Book by Dale Wasserman
Music by Mitch Leigh
Lyrics by Joe Darion
Directed by David Heimann
Music Directed by Ethan Deppe
Thru November 22nd (buy tickets)

reviewed by Katy Walsh

lamancha21 With a plunger for a sword and a bowl for a helmet, Cervantes proclaims he is the knight, Don Quixote. Sounds crazy? Set in a mental institution, the asylum’s newest inmate, Cervantes, must convince a jury of his peers that he is not crazy. Man of La Mancha, then, is a play within a play. Don Quixote tells his tale of slaying dragons (windmills), storming castles (the local inn) and rescuing a lady in distress (the local whore) to prove his identity. From the playwright  (Dale Wasserman), who penned One Flew Over the Cuckoo’s Nest, and the man (and No Exit Café owner Michael James), whose father first produced the 1965 Broadway version, Theo Ubique Cabaret Theatre presents this musical featuring a woman as the Man of La Mancha.

Instead of going in a Victor/Victoria direction – a  woman believing she is a man believing she’s a different man – this production of Man of La Mancha introduces Danielle Brothers (Cervantes/Don Quixote) as simply a man. Brothers does an excellent job of sustaining that illusion. With a formal elocution, she portrays a man of chivalry and honor from days gone by. There are only sporadic moments of …oh right, Brothers is a woman… during some of the songs. Singing in a range not her norm, Brothers hits the notes but loses a little power on the projection. This is most apparent when she is singing with her sidekick Sancho (Anthony John Lawrence Apodaca). Accompanied by a live orchestra, the cast’s amazing singing leads to involuntary shoulder dancing and humming. “To Dream the Impossible Dream” prompts hope and empowerment within a crazy world. This light hearted musical energy is briefly interrupted with “The Abduction” song. More precise, “The Rape” song is a little startlingly dramatic to the overall enjoyment of crazy people’s antics.

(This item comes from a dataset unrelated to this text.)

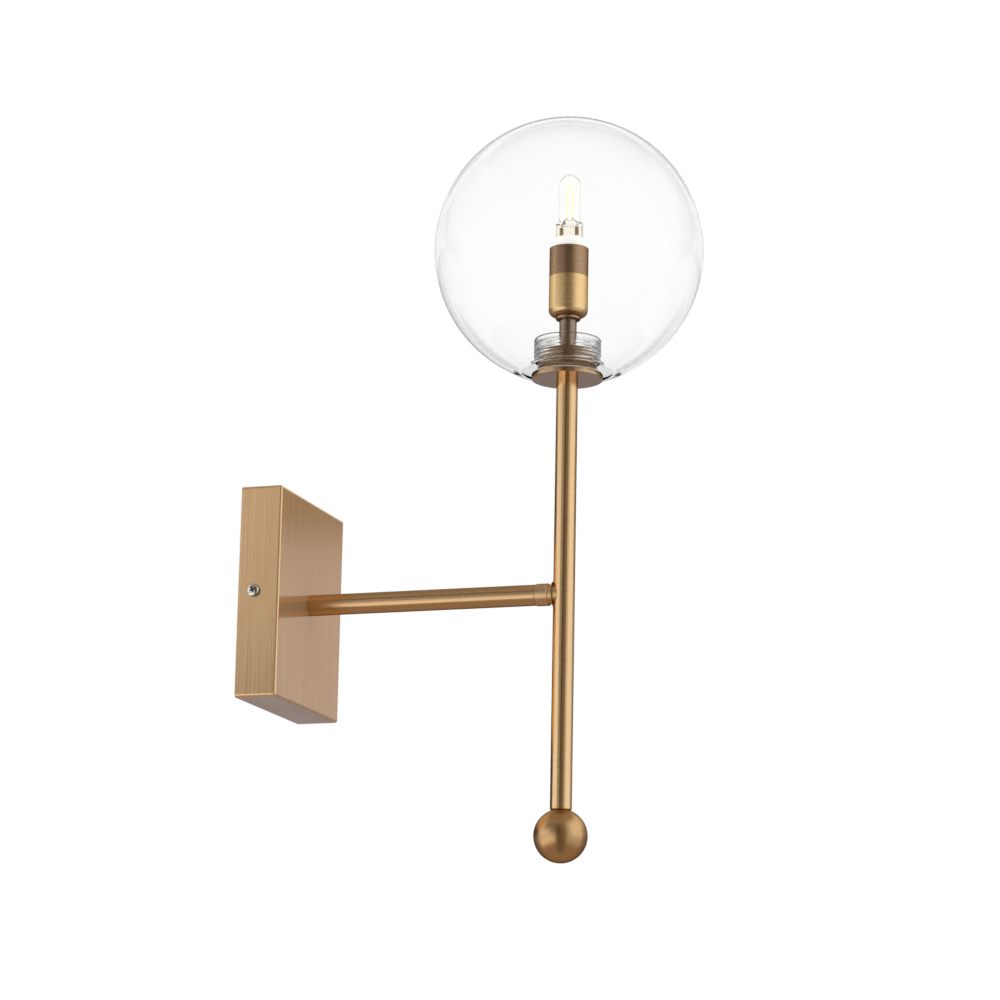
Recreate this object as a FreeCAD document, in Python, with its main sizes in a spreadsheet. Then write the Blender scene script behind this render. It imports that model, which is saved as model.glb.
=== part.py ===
import FreeCAD, Part
import math
import os
import re

import Sketcher

# Globe wall sconce: a square-edged wall box, a straight arm and an upright stem that carries a ball
# at its foot and a clear glass globe on a threaded collar at its head, round a small pin-base lamp.
# Millimetres. +Z is up, the wall is the plane y = 0 and the sconce stands out from it towards -Y.
# The origin is on the wall, midway between the two wall screws and level with the arm.

POLES = 3

SIZES = {
    # Wall box: one brushed brass pressing, open at the back.
    "box_width": 96.0,
    "box_height": 119.0,
    "box_depth": 24.2,
    "box_sheet": 1.2,
    "box_corner": 1.5,
    # Wall strap: a steel strip bent forward at both ends, where the box is screwed on.
    "strap_sheet": 1.5,
    "strap_height": 22.0,
    "strap_flange": 15.0,
    "strap_gap": 0.3,
    "slot_spacing": 60.0,
    "slot_length": 12.0,
    "slot_width": 4.6,
    "cable_hole": 15.0,
    "ear_width": 12.0,
    "ear_reach": 14.0,
    "ear_offset": 20.0,
    "ear_hole": 8.4,
    # Screws: the two that hold the box, and the earth screw.
    "screw_setback": 9.2,
    "screw_thread": 4.0,
    "screw_length": 8.0,
    "head_diameter": 7.1,
    "head_height": 2.4,
    "hole_play": 0.2,
    "screw_clearance": 0.1,
    "crimp_wall": 0.4,
    # Terminal block.
    "pole_pitch": 9.0,
    "block_height": 17.0,
    "block_depth": 14.0,
    "block_lip": 2.0,
    "block_play": 2.0,
    "block_cheek": 1.0,
    "clamp_play": 0.4,
    "barrel_diameter": 4.4,
    "barrel_bore": 2.6,
    "clamp_thread": 2.4,
    "fixing_thread": 3.0,
    "fixing_head": 5.0,
    "fixing_head_height": 1.8,
    "holder_head": 4.6,
    # Hollow threaded nipples and their nuts.
    "nipple_diameter": 10.0,
    "nipple_bore": 8.0,
    "thread_play": 0.05,
    "tap_depth": 10.0,
    "nut_flats": 14.0,
    "nut_thickness": 3.0,
    "washer_diameter": 17.0,
    "washer_thickness": 0.8,
    "thread_spare": 2.0,
    # Arm and the turned boss that is brazed to the stem.
    "arm_diameter": 11.8,
    "arm_bore": 9.0,
    "arm_length": 134.2,
    "boss_diameter": 12.5,
    "boss_length": 9.8,
    "boss_grip": 7.6,
    "boss_waist": 10.8,
    "boss_flare": 1.7,
    "boss_edge": 0.5,
    "boss_tap": 6.8,
    "wire_hole": 7.0,
    # Stem, its foot plug and the ball.
    "stem_diameter": 12.0,
    "stem_bore": 9.0,
    "stem_rise": 122.1,
    "stem_drop": 119.9,
    "stem_edge": 0.5,
    "plug_length": 10.0,
    "stud_diameter": 5.0,
    "stud_grip": 9.0,
    "ball_diameter": 29.6,
    # Plate and threaded collar under the globe.
    "plate_diameter": 40.0,
    "plate_thickness": 3.0,
    "plate_edge": 0.4,
    "collar_height": 13.5,
    "collar_wall": 1.8,
    "collar_floor": 2.0,
    "collar_gap": 0.3,
    # Globe: blown glass, its mouth folded inward into a neck.
    "globe_diameter": 152.0,
    "glass_wall": 2.2,
    "mouth_diameter": 50.8,
    "foot_thickness": 2.0,
    "neck_diameter": 37.6,
    "neck_wall": 2.0,
    "neck_height": 19.9,
    "neck_root": 5.0,
    "mouth_round": 2.0,
    "lip_round": 0.8,
    "gasket_thickness": 0.4,
    "gasket_rim": 0.3,
    # Riser, ring and socket cup.
    "riser_diameter": 9.7,
    "riser_rise": 31.7,
    "spigot_diameter": 8.0,
    "spigot_bore": 6.0,
    "spigot_grip": 8.0,
    "ring_diameter": 14.0,
    "ring_thickness": 2.2,
    "ring_edge": 0.8,
    "cup_diameter": 22.0,
    "cup_height": 39.5,
    "cup_wall": 1.0,
    "cup_corner": 3.5,
    # Lampholder and the bracket that carries it in the cup.
    "holder_gap": 2.0,
    "holder_height": 22.0,
    "holder_proud": 6.0,
    "holder_cap": 3.0,
    "well_width": 4.4,
    "well_length": 4.8,
    "bracket_sheet": 1.2,
    "bracket_leg": 5.0,
    "bracket_gap": 0.2,
    "bracket_screws": 5.8,
    "cup_nut_flats": 10.0,
    "contact_sheet": 0.4,
    "contact_height": 9.0,
    "contact_width": 3.0,
    "contact_gap": 0.3,
    "contact_spare": 1.0,
    # Lamp: a quartz capsule with its pinched foot and two wire loops for pins.
    "pin_spacing": 9.0,
    "pin_wire": 0.9,
    "pin_width": 3.0,
    "pin_length": 8.0,
    "pinch_width": 15.0,
    "pinch_height": 9.0,
    "pinch_thickness": 3.6,
    "capsule_diameter": 13.5,
    "capsule_height": 30.5,
    "capsule_wall": 1.0,
    "capsule_shoulder": 3.0,
    "foil_width": 2.2,
    "foil_thickness": 0.1,
    "foil_height": 5.0,
    "support_wire": 0.5,
    "coil_diameter": 1.1,
    "coil_spacing": 3.1,
    "coil_low": 13.0,
    "coil_high": 31.0,
    "foil_rise": 2.0,
    "capsule_sink": 1.0,
    # Insulated leads.
    "lead_diameter": 1.7,
    "lead_offset": 1.1,
    "lead_bend": 8.0,
}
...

lamancha1 Bringing back dinner theatre, Theo Ubique provides a dinner option for an additional $23. But don’t go for the food! Salad, frittata, and banana bread isn’t a bad three course meal. It’s just not a great one. Go for the opportunity to experience the actors already in character on stage and serving the meal. Apodaca is our repeat server (also served us in the company’s Jeff Award-winning Evita). Apodaca warns us to keep an eye on our silverware around the inmates. During the dinner hour, it’s fascinating to observe the interpretations of insanity. Daniel Waters (Padre) was particularly intriguing (I want to say creepy but that doesn’t sound politically correct) as he sat on the stage rocking. Go crazy and over tip! Chicago actors as servers is one of my favorite charities to support.

 

Rating: «««

 

Aside: The man who is perfectly at home in any asylum, Dick describes the show as crazy, romantic and cool.